In questi giorni è arrivato il via libera dell’esecutivo alla legge sull’equo compenso per il precariato giornalistico. Ad annunciarlo è stato lo stesso relatore e primo firmatario della proposta di legge, Enzo Carra (Udc). Adesso il provvedimento dovrà passare per l’esame in sede legislativa in commissione Cultura e poi avere il via libera del Senato.

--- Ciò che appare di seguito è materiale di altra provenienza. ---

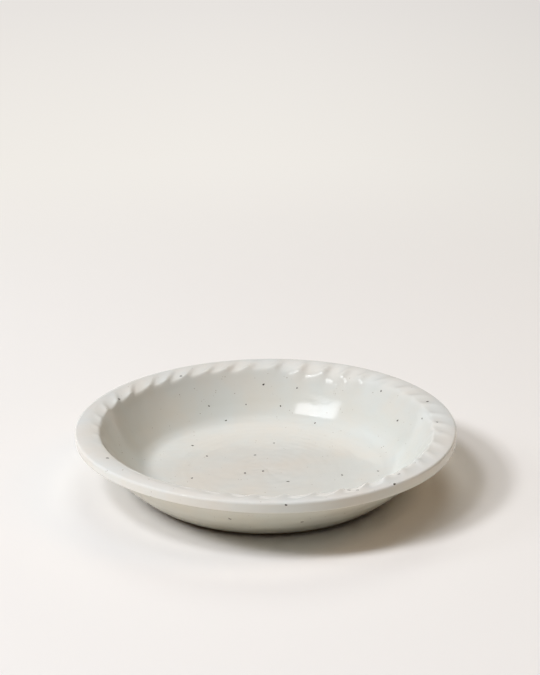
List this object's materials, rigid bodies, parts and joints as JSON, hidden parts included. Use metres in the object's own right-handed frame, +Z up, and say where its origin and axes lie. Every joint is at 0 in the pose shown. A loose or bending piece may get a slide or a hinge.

La proposta di legge è senz’altro un primo passo importante per combattere l’irrisorietà dei compensi erogati dalle testate soprattutto per le collaborazioni di tipo autonomo ma le criticità da risolvere sono ancora molte. Tanto per iniziare, cosa si intende per “equo compenso”? Per l’articolo 1 del provvedimento l’equità retributiva è «la corresponsione di un trattamento economico proporzionato alla quantità e alla qualità del lavoro svolto». E quale sia questo “trattamento economico” lo deciderà una Commissione istituita presso il Dipartimento per l’informazione e l’editoria della Presidenza del Consiglio dei Ministri.
La Commissione avrà anche il compito di redigere un elenco degli editori che garantiscono il rispetto dei citati requisiti minimi. L’iscrizione in tale elenco è requisito necessario per l’accesso a qualsiasi contributo pubblico in favore dell’editoria.
Questo significa che si verrà a creare una disparità tra le testate che presentano la domanda per accedere ai contributi statali – costrette a rispettare il tariffario indicato – e quelle che non accedono ai contributi. Giusto o sbagliato che sia, la proposta di legge farà ancora discutere. E, come abbiamo visto, il cammino per l’approvazione definitiva è ancora lungo.